• _Data block_
★ ★ ★
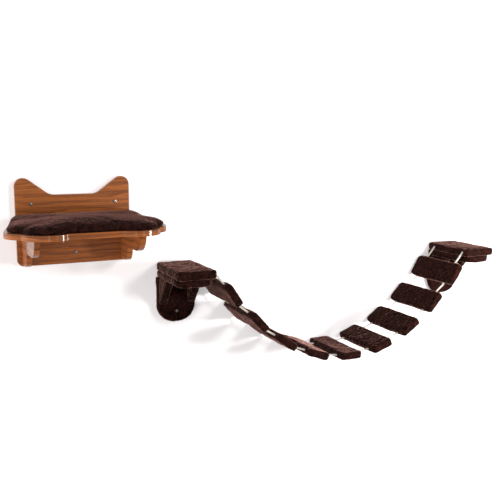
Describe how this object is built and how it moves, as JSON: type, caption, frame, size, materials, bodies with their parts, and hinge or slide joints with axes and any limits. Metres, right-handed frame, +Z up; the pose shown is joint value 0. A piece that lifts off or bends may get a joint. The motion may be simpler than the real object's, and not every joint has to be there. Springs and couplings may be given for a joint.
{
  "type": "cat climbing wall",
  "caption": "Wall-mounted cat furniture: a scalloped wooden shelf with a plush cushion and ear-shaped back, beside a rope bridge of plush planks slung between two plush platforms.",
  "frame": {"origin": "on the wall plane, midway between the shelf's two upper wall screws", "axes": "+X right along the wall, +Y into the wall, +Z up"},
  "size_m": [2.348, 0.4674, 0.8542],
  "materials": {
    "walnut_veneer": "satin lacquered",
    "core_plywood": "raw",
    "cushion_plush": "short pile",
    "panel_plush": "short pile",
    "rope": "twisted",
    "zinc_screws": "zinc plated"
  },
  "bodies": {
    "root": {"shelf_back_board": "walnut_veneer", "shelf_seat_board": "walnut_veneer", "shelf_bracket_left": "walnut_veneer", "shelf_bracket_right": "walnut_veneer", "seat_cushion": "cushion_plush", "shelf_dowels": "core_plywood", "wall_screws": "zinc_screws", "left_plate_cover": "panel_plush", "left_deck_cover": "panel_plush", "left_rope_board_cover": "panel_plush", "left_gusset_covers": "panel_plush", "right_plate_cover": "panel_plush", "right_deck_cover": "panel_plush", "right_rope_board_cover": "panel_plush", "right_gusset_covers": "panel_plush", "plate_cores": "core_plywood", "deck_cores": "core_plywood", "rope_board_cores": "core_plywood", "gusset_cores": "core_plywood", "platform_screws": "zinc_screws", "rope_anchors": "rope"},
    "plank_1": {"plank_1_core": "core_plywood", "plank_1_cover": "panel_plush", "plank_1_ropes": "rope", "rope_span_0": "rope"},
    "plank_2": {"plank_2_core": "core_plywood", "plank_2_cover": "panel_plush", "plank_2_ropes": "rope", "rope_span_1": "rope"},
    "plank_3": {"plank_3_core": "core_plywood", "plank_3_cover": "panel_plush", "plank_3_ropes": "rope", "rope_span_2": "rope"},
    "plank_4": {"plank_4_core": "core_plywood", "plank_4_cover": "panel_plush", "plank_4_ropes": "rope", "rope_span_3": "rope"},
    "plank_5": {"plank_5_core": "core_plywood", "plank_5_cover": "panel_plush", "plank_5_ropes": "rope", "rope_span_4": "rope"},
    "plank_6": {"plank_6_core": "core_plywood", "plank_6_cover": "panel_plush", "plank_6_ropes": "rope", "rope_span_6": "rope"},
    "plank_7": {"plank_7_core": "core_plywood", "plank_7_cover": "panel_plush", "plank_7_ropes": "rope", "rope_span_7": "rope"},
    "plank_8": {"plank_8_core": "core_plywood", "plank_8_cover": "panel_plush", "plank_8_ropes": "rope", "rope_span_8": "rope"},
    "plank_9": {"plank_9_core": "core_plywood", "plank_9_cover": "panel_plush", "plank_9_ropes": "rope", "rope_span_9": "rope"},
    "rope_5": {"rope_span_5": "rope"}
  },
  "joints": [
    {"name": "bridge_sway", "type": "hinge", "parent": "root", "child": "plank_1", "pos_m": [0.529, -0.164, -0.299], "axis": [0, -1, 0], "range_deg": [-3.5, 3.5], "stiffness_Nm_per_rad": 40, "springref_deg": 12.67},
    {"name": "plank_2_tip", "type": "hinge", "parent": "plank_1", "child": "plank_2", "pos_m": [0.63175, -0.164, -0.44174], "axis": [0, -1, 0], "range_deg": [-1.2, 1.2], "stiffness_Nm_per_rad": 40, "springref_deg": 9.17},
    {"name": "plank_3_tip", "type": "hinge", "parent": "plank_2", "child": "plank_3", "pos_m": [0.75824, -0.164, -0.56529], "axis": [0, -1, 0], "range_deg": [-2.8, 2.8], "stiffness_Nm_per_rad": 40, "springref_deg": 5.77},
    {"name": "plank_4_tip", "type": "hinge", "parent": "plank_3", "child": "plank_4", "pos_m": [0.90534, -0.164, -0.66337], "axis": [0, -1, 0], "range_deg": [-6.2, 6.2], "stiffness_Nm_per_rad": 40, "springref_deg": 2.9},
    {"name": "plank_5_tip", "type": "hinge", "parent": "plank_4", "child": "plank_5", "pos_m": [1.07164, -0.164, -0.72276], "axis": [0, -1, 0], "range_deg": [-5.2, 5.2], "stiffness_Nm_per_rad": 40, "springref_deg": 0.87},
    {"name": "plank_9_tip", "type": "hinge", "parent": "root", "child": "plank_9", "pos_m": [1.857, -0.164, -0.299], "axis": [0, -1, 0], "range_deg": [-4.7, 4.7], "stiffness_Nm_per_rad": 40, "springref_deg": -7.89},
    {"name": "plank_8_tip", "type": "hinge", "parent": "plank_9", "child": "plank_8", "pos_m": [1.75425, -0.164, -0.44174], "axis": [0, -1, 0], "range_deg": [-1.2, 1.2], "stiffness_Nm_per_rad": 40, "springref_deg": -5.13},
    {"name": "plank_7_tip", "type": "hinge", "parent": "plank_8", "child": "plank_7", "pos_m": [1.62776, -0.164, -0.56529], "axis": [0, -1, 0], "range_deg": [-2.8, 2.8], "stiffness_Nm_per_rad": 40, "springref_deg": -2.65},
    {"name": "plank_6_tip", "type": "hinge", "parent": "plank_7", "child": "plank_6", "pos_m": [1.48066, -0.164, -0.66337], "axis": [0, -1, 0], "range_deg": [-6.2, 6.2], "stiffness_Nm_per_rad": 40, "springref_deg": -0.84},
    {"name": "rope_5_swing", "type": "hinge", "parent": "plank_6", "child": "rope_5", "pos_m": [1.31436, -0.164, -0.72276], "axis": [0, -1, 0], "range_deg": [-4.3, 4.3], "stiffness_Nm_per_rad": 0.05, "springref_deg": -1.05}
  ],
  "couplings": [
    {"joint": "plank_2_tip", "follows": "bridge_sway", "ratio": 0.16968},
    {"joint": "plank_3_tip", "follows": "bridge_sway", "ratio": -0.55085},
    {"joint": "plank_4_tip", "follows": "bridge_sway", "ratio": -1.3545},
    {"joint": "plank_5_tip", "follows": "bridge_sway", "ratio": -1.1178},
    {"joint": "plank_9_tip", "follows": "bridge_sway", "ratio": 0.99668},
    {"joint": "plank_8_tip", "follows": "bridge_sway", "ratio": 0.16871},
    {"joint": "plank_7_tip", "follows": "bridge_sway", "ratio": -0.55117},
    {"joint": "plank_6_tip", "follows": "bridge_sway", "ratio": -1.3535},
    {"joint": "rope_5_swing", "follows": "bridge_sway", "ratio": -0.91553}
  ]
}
★ ★ ★
Output all of the data above without any alteration.

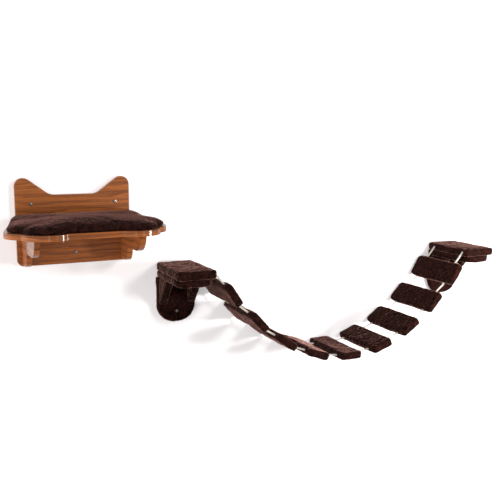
Describe how this object is built and how it moves, as JSON: type, caption, frame, size, materials, bodies with their parts, and hinge or slide joints with axes and any limits. Metres, right-handed frame, +Z up; the pose shown is joint value 0. A piece that lifts off or bends may get a joint. The motion may be simpler than the real object's, and not every joint has to be there. Springs and couplings may be given for a joint.
{
  "type": "cat climbing wall",
  "caption": "Wall-mounted cat furniture: a scalloped wooden shelf with a plush cushion and ear-shaped back, beside a rope bridge of plush planks slung between two plush platforms.",
  "frame": {"origin": "on the wall plane, midway between the shelf's two upper wall screws", "axes": "+X right along the wall, +Y into the wall, +Z up"},
  "size_m": [2.348, 0.4674, 0.8542],
  "materials": {
    "walnut_veneer": "satin lacquered",
    "core_plywood": "raw",
    "cushion_plush": "short pile",
    "panel_plush": "short pile",
    "rope": "twisted",
    "zinc_screws": "zinc plated"
  },
  "bodies": {
    "root": {"shelf_back_board": "walnut_veneer", "shelf_seat_board": "walnut_veneer", "shelf_bracket_left": "walnut_veneer", "shelf_bracket_right": "walnut_veneer", "seat_cushion": "cushion_plush", "shelf_dowels": "core_plywood", "wall_screws": "zinc_screws", "left_plate_cover": "panel_plush", "left_deck_cover": "panel_plush", "left_rope_board_cover": "panel_plush", "left_gusset_covers": "panel_plush", "right_plate_cover": "panel_plush", "right_deck_cover": "panel_plush", "right_rope_board_cover": "panel_plush", "right_gusset_covers": "panel_plush", "plate_cores": "core_plywood", "deck_cores": "core_plywood", "rope_board_cores": "core_plywood", "gusset_cores": "core_plywood", "platform_screws": "zinc_screws", "rope_anchors": "rope"},
    "plank_1": {"plank_1_core": "core_plywood", "plank_1_cover": "panel_plush", "plank_1_ropes": "rope", "rope_span_0": "rope"},
    "plank_2": {"plank_2_core": "core_plywood", "plank_2_cover": "panel_plush", "plank_2_ropes": "rope", "rope_span_1": "rope"},
    "plank_3": {"plank_3_core": "core_plywood", "plank_3_cover": "panel_plush", "plank_3_ropes": "rope", "rope_span_2": "rope"},
    "plank_4": {"plank_4_core": "core_plywood", "plank_4_cover": "panel_plush", "plank_4_ropes": "rope", "rope_span_3": "rope"},
    "plank_5": {"plank_5_core": "core_plywood", "plank_5_cover": "panel_plush", "plank_5_ropes": "rope", "rope_span_4": "rope"},
    "plank_6": {"plank_6_core": "core_plywood", "plank_6_cover": "panel_plush", "plank_6_ropes": "rope", "rope_span_6": "rope"},
    "plank_7": {"plank_7_core": "core_plywood", "plank_7_cover": "panel_plush", "plank_7_ropes": "rope", "rope_span_7": "rope"},
    "plank_8": {"plank_8_core": "core_plywood", "plank_8_cover": "panel_plush", "plank_8_ropes": "rope", "rope_span_8": "rope"},
    "plank_9": {"plank_9_core": "core_plywood", "plank_9_cover": "panel_plush", "plank_9_ropes": "rope", "rope_span_9": "rope"},
    "rope_5": {"rope_span_5": "rope"}
  },
  "joints": [
    {"name": "bridge_sway", "type": "hinge", "parent": "root", "child": "plank_1", "pos_m": [0.529, -0.164, -0.299], "axis": [0, -1, 0], "range_deg": [-3.5, 3.5], "stiffness_Nm_per_rad": 40, "springref_deg": 12.67},
    {"name": "plank_2_tip", "type": "hinge", "parent": "plank_1", "child": "plank_2", "pos_m": [0.63175, -0.164, -0.44174], "axis": [0, -1, 0], "range_deg": [-1.2, 1.2], "stiffness_Nm_per_rad": 40, "springref_deg": 9.17},
    {"name": "plank_3_tip", "type": "hinge", "parent": "plank_2", "child": "plank_3", "pos_m": [0.75824, -0.164, -0.56529], "axis": [0, -1, 0], "range_deg": [-2.8, 2.8], "stiffness_Nm_per_rad": 40, "springref_deg": 5.77},
    {"name": "plank_4_tip", "type": "hinge", "parent": "plank_3", "child": "plank_4", "pos_m": [0.90534, -0.164, -0.66337], "axis": [0, -1, 0], "range_deg": [-6.2, 6.2], "stiffness_Nm_per_rad": 40, "springref_deg": 2.9},
    {"name": "plank_5_tip", "type": "hinge", "parent": "plank_4", "child": "plank_5", "pos_m": [1.07164, -0.164, -0.72276], "axis": [0, -1, 0], "range_deg": [-5.2, 5.2], "stiffness_Nm_per_rad": 40, "springref_deg": 0.87},
    {"name": "plank_9_tip", "type": "hinge", "parent": "root", "child": "plank_9", "pos_m": [1.857, -0.164, -0.299], "axis": [0, -1, 0], "range_deg": [-4.7, 4.7], "stiffness_Nm_per_rad": 40, "springref_deg": -7.89},
    {"name": "plank_8_tip", "type": "hinge", "parent": "plank_9", "child": "plank_8", "pos_m": [1.75425, -0.164, -0.44174], "axis": [0, -1, 0], "range_deg": [-1.2, 1.2], "stiffness_Nm_per_rad": 40, "springref_deg": -5.13},
    {"name": "plank_7_tip", "type": "hinge", "parent": "plank_8", "child": "plank_7", "pos_m": [1.62776, -0.164, -0.56529], "axis": [0, -1, 0], "range_deg": [-2.8, 2.8], "stiffness_Nm_per_rad": 40, "springref_deg": -2.65},
    {"name": "plank_6_tip", "type": "hinge", "parent": "plank_7", "child": "plank_6", "pos_m": [1.48066, -0.164, -0.66337], "axis": [0, -1, 0], "range_deg": [-6.2, 6.2], "stiffness_Nm_per_rad": 40, "springref_deg": -0.84},
    {"name": "rope_5_swing", "type": "hinge", "parent": "plank_6", "child": "rope_5", "pos_m": [1.31436, -0.164, -0.72276], "axis": [0, -1, 0], "range_deg": [-4.3, 4.3], "stiffness_Nm_per_rad": 0.05, "springref_deg": -1.05}
  ],
  "couplings": [
    {"joint": "plank_2_tip", "follows": "bridge_sway", "ratio": 0.16968},
    {"joint": "plank_3_tip", "follows": "bridge_sway", "ratio": -0.55085},
    {"joint": "plank_4_tip", "follows": "bridge_sway", "ratio": -1.3545},
    {"joint": "plank_5_tip", "follows": "bridge_sway", "ratio": -1.1178},
    {"joint": "plank_9_tip", "follows": "bridge_sway", "ratio": 0.99668},
    {"joint": "plank_8_tip", "follows": "bridge_sway", "ratio": 0.16871},
    {"joint": "plank_7_tip", "follows": "bridge_sway", "ratio": -0.55117},
    {"joint": "plank_6_tip", "follows": "bridge_sway", "ratio": -1.3535},
    {"joint": "rope_5_swing", "follows": "bridge_sway", "ratio": -0.91553}
  ]
}